> **Exercise requirements**: Write out the full listing again, exactly as it stands.

> **Data section**:
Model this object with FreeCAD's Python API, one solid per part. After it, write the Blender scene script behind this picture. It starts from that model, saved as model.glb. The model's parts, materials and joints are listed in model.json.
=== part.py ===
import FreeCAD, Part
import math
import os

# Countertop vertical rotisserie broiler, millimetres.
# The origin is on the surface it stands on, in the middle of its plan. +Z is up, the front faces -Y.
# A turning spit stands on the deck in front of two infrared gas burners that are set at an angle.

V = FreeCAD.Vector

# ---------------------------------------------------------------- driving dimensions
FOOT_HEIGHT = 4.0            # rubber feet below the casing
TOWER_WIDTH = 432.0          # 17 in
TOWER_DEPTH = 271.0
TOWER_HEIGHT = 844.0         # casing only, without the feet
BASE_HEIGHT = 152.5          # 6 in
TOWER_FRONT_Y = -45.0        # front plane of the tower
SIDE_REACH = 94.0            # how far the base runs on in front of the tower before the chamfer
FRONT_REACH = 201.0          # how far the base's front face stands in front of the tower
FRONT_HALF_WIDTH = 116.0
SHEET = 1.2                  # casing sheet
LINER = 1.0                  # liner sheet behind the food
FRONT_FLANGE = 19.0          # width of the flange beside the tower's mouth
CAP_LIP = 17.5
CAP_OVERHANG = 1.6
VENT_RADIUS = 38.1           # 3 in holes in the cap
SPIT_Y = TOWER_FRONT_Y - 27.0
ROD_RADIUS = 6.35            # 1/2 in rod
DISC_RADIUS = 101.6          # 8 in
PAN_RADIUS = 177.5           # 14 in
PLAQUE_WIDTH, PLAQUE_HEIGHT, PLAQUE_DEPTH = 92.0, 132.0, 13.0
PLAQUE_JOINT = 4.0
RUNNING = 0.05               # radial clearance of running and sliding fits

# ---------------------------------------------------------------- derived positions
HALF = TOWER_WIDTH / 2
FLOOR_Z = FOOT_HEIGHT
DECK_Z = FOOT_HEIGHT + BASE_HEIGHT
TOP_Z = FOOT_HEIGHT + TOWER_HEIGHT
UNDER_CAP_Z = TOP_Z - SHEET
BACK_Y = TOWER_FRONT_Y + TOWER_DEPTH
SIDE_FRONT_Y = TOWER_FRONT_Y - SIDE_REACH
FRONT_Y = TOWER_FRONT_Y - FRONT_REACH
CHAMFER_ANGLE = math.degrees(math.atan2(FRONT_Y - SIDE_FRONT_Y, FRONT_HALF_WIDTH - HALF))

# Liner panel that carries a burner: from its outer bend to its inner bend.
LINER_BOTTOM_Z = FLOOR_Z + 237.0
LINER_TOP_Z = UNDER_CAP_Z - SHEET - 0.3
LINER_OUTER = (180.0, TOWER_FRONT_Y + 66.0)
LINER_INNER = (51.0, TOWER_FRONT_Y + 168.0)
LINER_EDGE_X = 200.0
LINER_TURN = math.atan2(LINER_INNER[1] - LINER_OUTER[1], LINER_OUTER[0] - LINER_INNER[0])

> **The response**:
Model this object with FreeCAD's Python API, one solid per part. After it, write the Blender scene script behind this picture. It starts from that model, saved as model.glb. The model's parts, materials and joints are listed in model.json.
=== part.py ===
import FreeCAD, Part
import math
import os

# Countertop vertical rotisserie broiler, millimetres.
# The origin is on the surface it stands on, in the middle of its plan. +Z is up, the front faces -Y.
# A turning spit stands on the deck in front of two infrared gas burners that are set at an angle.

V = FreeCAD.Vector

# ---------------------------------------------------------------- driving dimensions
FOOT_HEIGHT = 4.0            # rubber feet below the casing
TOWER_WIDTH = 432.0          # 17 in
TOWER_DEPTH = 271.0
TOWER_HEIGHT = 844.0         # casing only, without the feet
BASE_HEIGHT = 152.5          # 6 in
TOWER_FRONT_Y = -45.0        # front plane of the tower
SIDE_REACH = 94.0            # how far the base runs on in front of the tower before the chamfer
FRONT_REACH = 201.0          # how far the base's front face stands in front of the tower
FRONT_HALF_WIDTH = 116.0
SHEET = 1.2                  # casing sheet
LINER = 1.0                  # liner sheet behind the food
FRONT_FLANGE = 19.0          # width of the flange beside the tower's mouth
CAP_LIP = 17.5
CAP_OVERHANG = 1.6
VENT_RADIUS = 38.1           # 3 in holes in the cap
SPIT_Y = TOWER_FRONT_Y - 27.0
ROD_RADIUS = 6.35            # 1/2 in rod
DISC_RADIUS = 101.6          # 8 in
PAN_RADIUS = 177.5           # 14 in
PLAQUE_WIDTH, PLAQUE_HEIGHT, PLAQUE_DEPTH = 92.0, 132.0, 13.0
PLAQUE_JOINT = 4.0
RUNNING = 0.05               # radial clearance of running and sliding fits

# ---------------------------------------------------------------- derived positions
HALF = TOWER_WIDTH / 2
FLOOR_Z = FOOT_HEIGHT
DECK_Z = FOOT_HEIGHT + BASE_HEIGHT
TOP_Z = FOOT_HEIGHT + TOWER_HEIGHT
UNDER_CAP_Z = TOP_Z - SHEET
BACK_Y = TOWER_FRONT_Y + TOWER_DEPTH
SIDE_FRONT_Y = TOWER_FRONT_Y - SIDE_REACH
FRONT_Y = TOWER_FRONT_Y - FRONT_REACH
CHAMFER_ANGLE = math.degrees(math.atan2(FRONT_Y - SIDE_FRONT_Y, FRONT_HALF_WIDTH - HALF))

# Liner panel that carries a burner: from its outer bend to its inner bend.
LINER_BOTTOM_Z = FLOOR_Z + 237.0
LINER_TOP_Z = UNDER_CAP_Z - SHEET - 0.3
LINER_OUTER = (180.0, TOWER_FRONT_Y + 66.0)
LINER_INNER = (51.0, TOWER_FRONT_Y + 168.0)
LINER_EDGE_X = 200.0
LINER_TURN = math.atan2(LINER_INNER[1] - LINER_OUTER[1], LINER_OUTER[0] - LINER_INNER[0])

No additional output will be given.